Cricketers hit the wicket as part of an annual charity game in memory of a much-missed sports fan - and help a teenager battling serious illness.
The match took place at Wearmouth Cricket Club to remember Sunderland supporter and retired firefighter George Summerside, who died in 2012.
Nicknamed “The Podge”, George, of Roker, who would have turned 59 today was a regular fixture at SAFC matches while also being a fervent supporter of the England cricket team, following the side all over the world.
Popular George’s improvised hoardings for Pallion’s Marshall Murray Domestic Appliance Engineers, Lilians Blinds in Southwick, and Roker Tandoori had TV viewers worldwide baffled during coverage of the England-Bangladesh test match in Chittagong back in 2010.
An annual match has been held ever since he passed away and organisers decided that this year’s event would benefit Sunderland teenager Natalia Rooks, who has been diagnosed with the aggressive bone cancer Ewing sacroma earlier this year.

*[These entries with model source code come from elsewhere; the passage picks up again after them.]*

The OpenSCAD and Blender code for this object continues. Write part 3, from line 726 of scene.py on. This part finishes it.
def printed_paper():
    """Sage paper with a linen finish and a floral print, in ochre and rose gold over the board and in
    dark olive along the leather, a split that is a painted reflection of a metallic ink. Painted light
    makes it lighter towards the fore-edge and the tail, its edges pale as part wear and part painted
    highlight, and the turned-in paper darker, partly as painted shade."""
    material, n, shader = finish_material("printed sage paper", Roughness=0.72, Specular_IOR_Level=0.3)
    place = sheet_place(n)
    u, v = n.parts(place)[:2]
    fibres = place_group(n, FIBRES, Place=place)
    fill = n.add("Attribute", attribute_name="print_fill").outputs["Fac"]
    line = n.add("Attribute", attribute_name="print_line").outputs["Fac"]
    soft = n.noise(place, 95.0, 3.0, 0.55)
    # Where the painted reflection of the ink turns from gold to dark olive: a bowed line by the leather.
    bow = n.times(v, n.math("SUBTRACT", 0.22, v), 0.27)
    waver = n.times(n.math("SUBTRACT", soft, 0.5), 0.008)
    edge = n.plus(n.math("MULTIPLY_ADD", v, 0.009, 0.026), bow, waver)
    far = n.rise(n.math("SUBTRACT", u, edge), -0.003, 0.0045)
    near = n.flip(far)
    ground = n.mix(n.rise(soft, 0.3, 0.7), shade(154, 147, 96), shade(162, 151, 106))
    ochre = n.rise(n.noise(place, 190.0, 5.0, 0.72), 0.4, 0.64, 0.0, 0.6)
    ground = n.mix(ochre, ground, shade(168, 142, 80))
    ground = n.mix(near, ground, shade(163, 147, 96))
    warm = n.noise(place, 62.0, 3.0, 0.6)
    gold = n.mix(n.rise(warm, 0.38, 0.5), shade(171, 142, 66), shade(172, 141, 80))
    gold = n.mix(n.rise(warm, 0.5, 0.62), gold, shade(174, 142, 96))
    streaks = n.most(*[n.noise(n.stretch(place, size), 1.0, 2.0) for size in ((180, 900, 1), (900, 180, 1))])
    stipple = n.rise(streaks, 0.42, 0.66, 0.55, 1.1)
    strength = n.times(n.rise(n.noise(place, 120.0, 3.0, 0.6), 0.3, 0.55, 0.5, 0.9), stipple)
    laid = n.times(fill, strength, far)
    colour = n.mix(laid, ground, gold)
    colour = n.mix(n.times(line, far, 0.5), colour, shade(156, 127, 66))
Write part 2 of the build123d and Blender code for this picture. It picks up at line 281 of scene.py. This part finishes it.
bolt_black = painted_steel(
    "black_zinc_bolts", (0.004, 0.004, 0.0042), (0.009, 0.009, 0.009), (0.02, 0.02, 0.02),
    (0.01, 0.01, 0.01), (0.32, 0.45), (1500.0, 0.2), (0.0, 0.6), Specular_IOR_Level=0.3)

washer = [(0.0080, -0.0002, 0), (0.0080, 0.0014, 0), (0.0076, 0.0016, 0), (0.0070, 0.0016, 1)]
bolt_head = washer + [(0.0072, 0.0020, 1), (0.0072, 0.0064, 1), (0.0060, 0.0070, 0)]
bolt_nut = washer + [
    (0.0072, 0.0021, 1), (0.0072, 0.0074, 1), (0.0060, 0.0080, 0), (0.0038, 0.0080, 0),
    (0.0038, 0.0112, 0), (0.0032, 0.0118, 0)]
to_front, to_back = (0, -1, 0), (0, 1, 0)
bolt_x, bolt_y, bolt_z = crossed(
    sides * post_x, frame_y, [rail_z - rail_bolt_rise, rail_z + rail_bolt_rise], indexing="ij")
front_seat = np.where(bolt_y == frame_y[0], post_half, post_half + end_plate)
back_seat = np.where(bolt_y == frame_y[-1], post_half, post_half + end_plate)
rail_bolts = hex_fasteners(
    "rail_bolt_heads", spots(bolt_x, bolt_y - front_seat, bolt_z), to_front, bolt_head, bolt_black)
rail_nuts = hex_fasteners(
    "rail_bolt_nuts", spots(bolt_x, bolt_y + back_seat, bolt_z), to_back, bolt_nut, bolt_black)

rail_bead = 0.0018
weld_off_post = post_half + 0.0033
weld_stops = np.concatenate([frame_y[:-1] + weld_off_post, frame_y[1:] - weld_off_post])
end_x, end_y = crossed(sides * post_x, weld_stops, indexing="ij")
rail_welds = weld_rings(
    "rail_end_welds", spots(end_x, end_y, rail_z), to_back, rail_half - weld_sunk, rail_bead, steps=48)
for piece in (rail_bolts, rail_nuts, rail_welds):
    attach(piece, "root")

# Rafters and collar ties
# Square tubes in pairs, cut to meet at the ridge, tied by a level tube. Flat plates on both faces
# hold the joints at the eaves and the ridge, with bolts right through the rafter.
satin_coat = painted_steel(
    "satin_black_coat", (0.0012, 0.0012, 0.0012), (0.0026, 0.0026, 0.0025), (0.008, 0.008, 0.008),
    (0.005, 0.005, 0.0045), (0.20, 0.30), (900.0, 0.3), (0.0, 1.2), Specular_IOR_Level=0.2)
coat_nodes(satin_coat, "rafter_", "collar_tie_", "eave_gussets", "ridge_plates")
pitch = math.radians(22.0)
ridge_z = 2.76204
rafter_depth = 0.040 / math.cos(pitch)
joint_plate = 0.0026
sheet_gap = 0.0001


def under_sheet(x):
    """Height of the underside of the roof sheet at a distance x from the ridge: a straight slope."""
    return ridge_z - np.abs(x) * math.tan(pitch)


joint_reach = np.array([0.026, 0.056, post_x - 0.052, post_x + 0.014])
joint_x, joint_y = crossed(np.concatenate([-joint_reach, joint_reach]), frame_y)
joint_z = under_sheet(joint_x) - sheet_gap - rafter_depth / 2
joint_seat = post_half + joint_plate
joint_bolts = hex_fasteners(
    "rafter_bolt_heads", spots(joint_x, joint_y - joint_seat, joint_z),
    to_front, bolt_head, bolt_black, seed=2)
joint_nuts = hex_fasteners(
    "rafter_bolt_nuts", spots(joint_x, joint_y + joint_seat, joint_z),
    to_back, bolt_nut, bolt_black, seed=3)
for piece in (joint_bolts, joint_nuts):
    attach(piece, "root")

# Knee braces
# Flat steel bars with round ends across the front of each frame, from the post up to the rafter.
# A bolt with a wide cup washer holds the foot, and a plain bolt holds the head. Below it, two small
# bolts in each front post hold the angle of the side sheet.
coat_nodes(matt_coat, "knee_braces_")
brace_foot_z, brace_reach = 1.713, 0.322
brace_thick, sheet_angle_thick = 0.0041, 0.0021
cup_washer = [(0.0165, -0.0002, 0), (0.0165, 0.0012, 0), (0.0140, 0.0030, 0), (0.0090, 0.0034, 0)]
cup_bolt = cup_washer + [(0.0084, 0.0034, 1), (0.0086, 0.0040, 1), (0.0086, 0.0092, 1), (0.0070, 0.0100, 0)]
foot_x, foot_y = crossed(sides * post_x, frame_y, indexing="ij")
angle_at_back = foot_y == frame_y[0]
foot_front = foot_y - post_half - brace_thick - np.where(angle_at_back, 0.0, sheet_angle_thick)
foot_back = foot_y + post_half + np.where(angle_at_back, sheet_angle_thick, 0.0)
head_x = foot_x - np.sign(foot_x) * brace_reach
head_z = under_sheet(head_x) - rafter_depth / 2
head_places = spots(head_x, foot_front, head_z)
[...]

The 17-year-old is now hoping to raise £6,000 to fly to America later this year where she will undergo proton beam radiotherapy which will reduce the size of the tumours and mean that she does not need major surgery.
Teams representing The Jacksons and The Howard Arms, both pubs which George used to drink in, face off for the game.
George’s brother Paul, 54, told the Echo: “After George died someone made the suggestion that with him doing a lot for charity, we wanted to carry it on in his name.
“We really want people to use it as a release and not mope because George wouldn’t have wanted that and we want to celebrate his life.
“My daughter Becca is a friend of Natalia and when we found out she what she has been diagnosed with, it was a no-brainer to raise money for her at the match.
“The girls managed to raise £120 alone from selling wristbands and I’d say, even though there is some money to come in, we’ve raised £800 so far, which we’re really pleased with.”